● STATED EXERCISE
Can you reproduce the data beneath, keeping every line exact?

★ ★ ★ ★

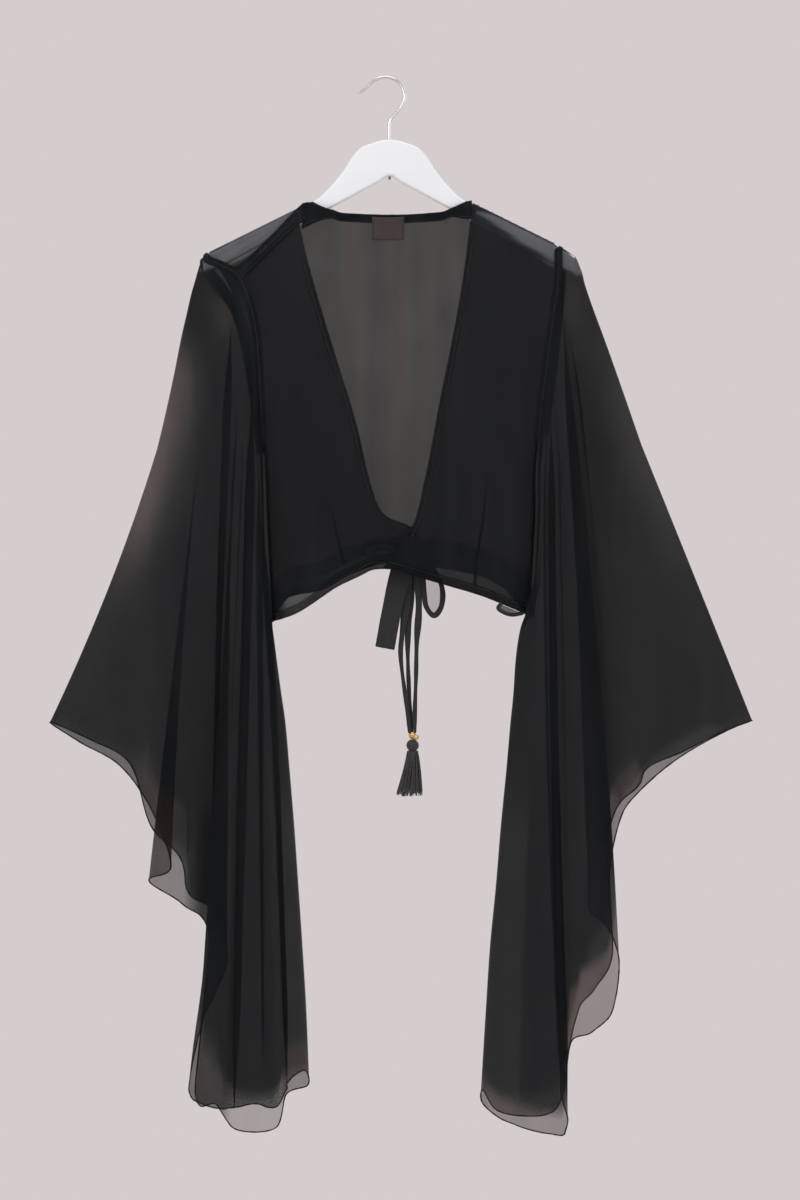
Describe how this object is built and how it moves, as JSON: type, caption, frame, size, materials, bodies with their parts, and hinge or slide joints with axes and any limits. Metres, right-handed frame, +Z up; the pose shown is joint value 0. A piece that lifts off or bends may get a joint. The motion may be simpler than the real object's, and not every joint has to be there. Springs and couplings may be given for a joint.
{
  "type": "wrap top on a hanger",
  "caption": "Cropped sheer wrap top with a deep V front, long bell sleeves and waist ties with a tassel, hung on a curved wooden hanger.",
  "frame": {"origin": "inside crown of the hanger's hook, where a rail or peg carries it", "axes": "+Z up, -Y out of the front of the top, +X to the viewer's right when it is seen from the front"},
  "size_m": [0.8251, 0.0902, 1.2433],
  "materials": {
    "hanger_wood": "white painted wood, satin",
    "hook_metal": "polished chrome wire",
    "chiffon": "sheer black chiffon, matt",
    "seam_cloth": "several layers of black chiffon sewn together, opaque",
    "tie_cloth": "black chiffon folded to a tie, nearly opaque",
    "tassel_thread": "black rayon thread",
    "label_cloth": "plain woven label, blank",
    "bead_gold": "polished gold-coloured metal"
  },
  "bodies": {
    "root": {"hanger_body": "hanger_wood", "hanger_hook": "hook_metal", "hanger_screw": "hook_metal", "back": "chiffon", "front_left": "chiffon", "front_right": "chiffon", "sleeve_left": "chiffon", "sleeve_right": "chiffon", "hem_band_left": "seam_cloth", "hem_band_right": "seam_cloth", "hem_band_back": "seam_cloth", "neckline_edge_left": "seam_cloth", "neckline_edge_right": "seam_cloth", "neck_binding": "seam_cloth", "shoulder_seam_left": "seam_cloth", "shoulder_seam_right": "seam_cloth", "armhole_seam_left_front": "seam_cloth", "armhole_seam_left_back": "seam_cloth", "armhole_seam_right_front": "seam_cloth", "armhole_seam_right_back": "seam_cloth", "label": "label_cloth", "waist_tie": "tie_cloth", "tie_knot": "tie_cloth", "bow_loop_right": "tie_cloth", "bow_loop_left": "tie_cloth", "tie_end": "tie_cloth", "tie_strand_1": "tie_cloth", "tie_strand_2": "tie_cloth", "tie_strand_3": "tie_cloth", "side_loop": "tie_cloth", "bead_1": "bead_gold", "bead_2": "bead_gold", "tassel": "tassel_thread"}
  },
  "joints": []
}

★ ★ ★ ★

● RESULT
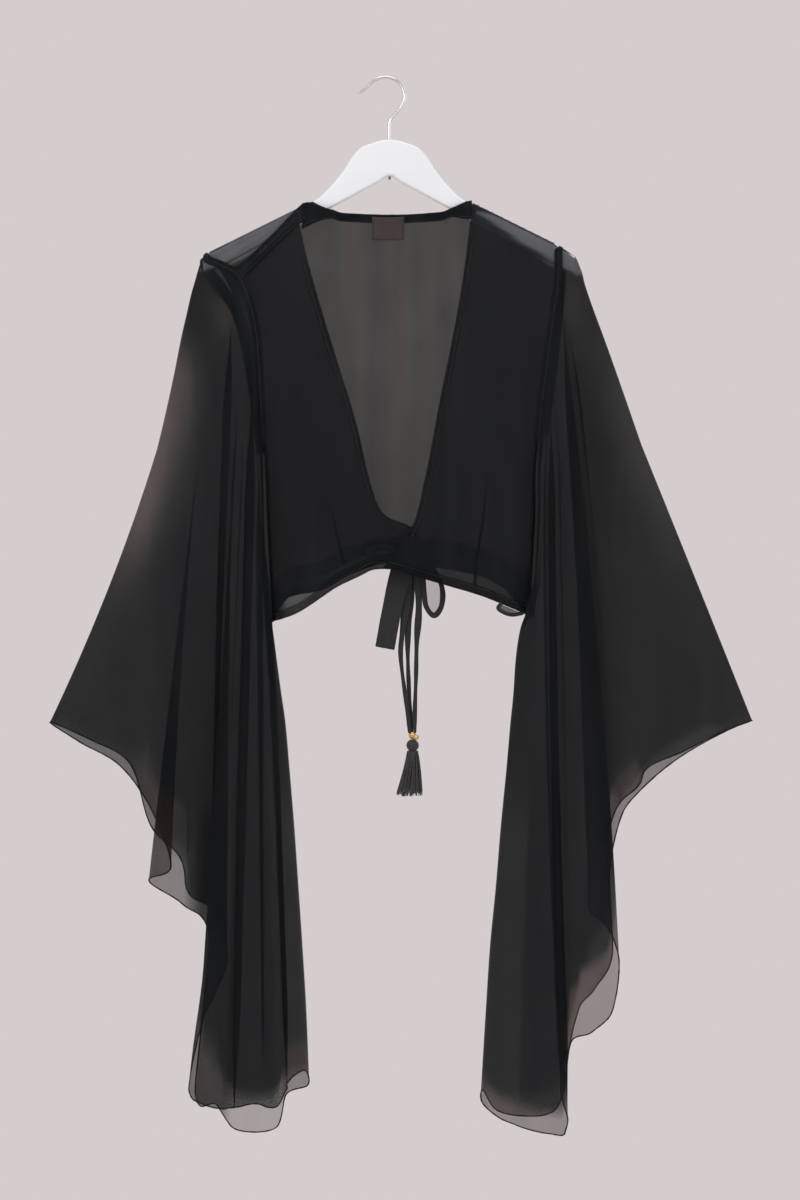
Describe how this object is built and how it moves, as JSON: type, caption, frame, size, materials, bodies with their parts, and hinge or slide joints with axes and any limits. Metres, right-handed frame, +Z up; the pose shown is joint value 0. A piece that lifts off or bends may get a joint. The motion may be simpler than the real object's, and not every joint has to be there. Springs and couplings may be given for a joint.
{
  "type": "wrap top on a hanger",
  "caption": "Cropped sheer wrap top with a deep V front, long bell sleeves and waist ties with a tassel, hung on a curved wooden hanger.",
  "frame": {"origin": "inside crown of the hanger's hook, where a rail or peg carries it", "axes": "+Z up, -Y out of the front of the top, +X to the viewer's right when it is seen from the front"},
  "size_m": [0.8251, 0.0902, 1.2433],
  "materials": {
    "hanger_wood": "white painted wood, satin",
    "hook_metal": "polished chrome wire",
    "chiffon": "sheer black chiffon, matt",
    "seam_cloth": "several layers of black chiffon sewn together, opaque",
    "tie_cloth": "black chiffon folded to a tie, nearly opaque",
    "tassel_thread": "black rayon thread",
    "label_cloth": "plain woven label, blank",
    "bead_gold": "polished gold-coloured metal"
  },
  "bodies": {
    "root": {"hanger_body": "hanger_wood", "hanger_hook": "hook_metal", "hanger_screw": "hook_metal", "back": "chiffon", "front_left": "chiffon", "front_right": "chiffon", "sleeve_left": "chiffon", "sleeve_right": "chiffon", "hem_band_left": "seam_cloth", "hem_band_right": "seam_cloth", "hem_band_back": "seam_cloth", "neckline_edge_left": "seam_cloth", "neckline_edge_right": "seam_cloth", "neck_binding": "seam_cloth", "shoulder_seam_left": "seam_cloth", "shoulder_seam_right": "seam_cloth", "armhole_seam_left_front": "seam_cloth", "armhole_seam_left_back": "seam_cloth", "armhole_seam_right_front": "seam_cloth", "armhole_seam_right_back": "seam_cloth", "label": "label_cloth", "waist_tie": "tie_cloth", "tie_knot": "tie_cloth", "bow_loop_right": "tie_cloth", "bow_loop_left": "tie_cloth", "tie_end": "tie_cloth", "tie_strand_1": "tie_cloth", "tie_strand_2": "tie_cloth", "tie_strand_3": "tie_cloth", "side_loop": "tie_cloth", "bead_1": "bead_gold", "bead_2": "bead_gold", "tassel": "tassel_thread"}
  },
  "joints": []
}